*Stated goal*
Consider the listing below. Extract exactly the lines from the line containing "Recreate this object" to the line containing "spoked plastic wheels.", both included.

┄┄┄┄┄┄┄┄┄┄

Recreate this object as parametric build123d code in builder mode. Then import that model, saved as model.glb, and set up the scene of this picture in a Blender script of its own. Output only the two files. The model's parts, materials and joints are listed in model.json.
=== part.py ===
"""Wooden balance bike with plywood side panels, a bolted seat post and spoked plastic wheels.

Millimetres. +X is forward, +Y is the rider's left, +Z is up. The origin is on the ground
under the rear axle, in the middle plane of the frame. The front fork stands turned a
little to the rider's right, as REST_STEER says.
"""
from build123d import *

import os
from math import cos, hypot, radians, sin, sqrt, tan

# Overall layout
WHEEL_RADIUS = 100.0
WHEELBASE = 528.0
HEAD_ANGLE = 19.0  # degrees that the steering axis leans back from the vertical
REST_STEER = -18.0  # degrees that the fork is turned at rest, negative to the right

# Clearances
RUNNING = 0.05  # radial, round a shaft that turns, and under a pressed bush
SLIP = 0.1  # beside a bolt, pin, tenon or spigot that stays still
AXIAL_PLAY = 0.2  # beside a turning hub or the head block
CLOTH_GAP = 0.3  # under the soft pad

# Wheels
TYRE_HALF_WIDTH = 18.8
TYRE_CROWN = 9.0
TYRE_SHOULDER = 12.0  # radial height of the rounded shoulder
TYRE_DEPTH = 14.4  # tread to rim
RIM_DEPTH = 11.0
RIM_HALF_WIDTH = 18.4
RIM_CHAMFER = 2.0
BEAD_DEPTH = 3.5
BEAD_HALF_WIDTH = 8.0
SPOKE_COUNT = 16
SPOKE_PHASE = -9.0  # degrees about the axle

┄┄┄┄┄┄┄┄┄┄

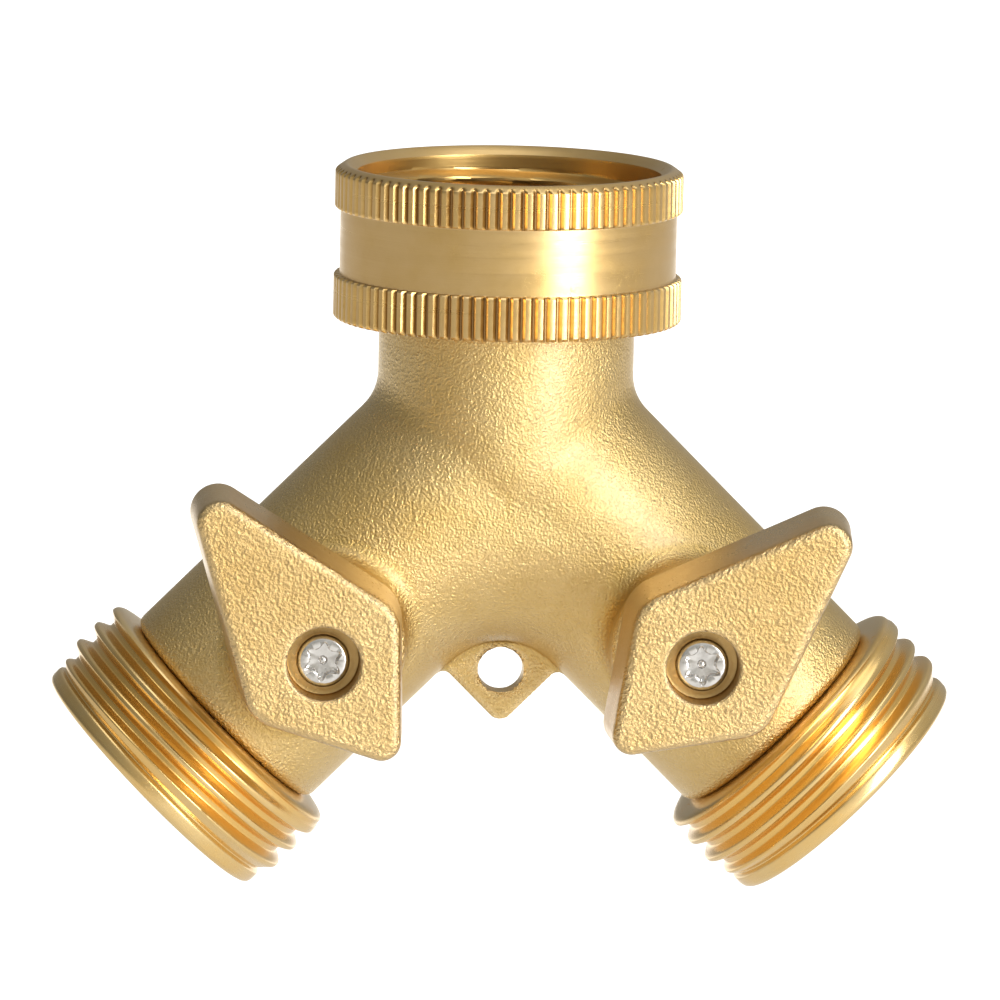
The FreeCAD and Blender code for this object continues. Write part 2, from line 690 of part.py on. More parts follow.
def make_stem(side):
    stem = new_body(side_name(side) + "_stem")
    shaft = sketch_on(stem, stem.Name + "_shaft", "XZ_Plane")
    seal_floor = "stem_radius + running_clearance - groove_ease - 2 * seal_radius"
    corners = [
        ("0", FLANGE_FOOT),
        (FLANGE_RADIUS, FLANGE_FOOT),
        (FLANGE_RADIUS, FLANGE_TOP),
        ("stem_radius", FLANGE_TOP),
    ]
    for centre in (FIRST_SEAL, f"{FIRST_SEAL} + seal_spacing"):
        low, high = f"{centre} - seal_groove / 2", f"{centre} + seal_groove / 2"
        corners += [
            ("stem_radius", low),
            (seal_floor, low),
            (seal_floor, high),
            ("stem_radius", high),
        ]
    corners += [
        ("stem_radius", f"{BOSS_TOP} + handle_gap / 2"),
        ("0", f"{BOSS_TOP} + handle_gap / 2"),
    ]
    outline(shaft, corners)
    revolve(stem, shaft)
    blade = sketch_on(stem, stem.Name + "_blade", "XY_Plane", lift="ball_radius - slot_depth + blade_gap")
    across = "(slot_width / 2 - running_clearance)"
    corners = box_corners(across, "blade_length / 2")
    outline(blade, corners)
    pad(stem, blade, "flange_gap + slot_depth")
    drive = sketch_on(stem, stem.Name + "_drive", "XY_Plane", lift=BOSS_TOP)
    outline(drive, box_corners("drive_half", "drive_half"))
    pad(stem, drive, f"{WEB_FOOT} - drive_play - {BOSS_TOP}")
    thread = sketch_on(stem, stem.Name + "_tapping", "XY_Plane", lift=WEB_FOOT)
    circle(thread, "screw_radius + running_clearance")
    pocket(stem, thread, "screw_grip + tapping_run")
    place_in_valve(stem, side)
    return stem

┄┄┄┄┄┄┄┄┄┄

*Task answer*
Recreate this object as parametric build123d code in builder mode. Then import that model, saved as model.glb, and set up the scene of this picture in a Blender script of its own. Output only the two files. The model's parts, materials and joints are listed in model.json.
=== part.py ===
"""Wooden balance bike with plywood side panels, a bolted seat post and spoked plastic wheels.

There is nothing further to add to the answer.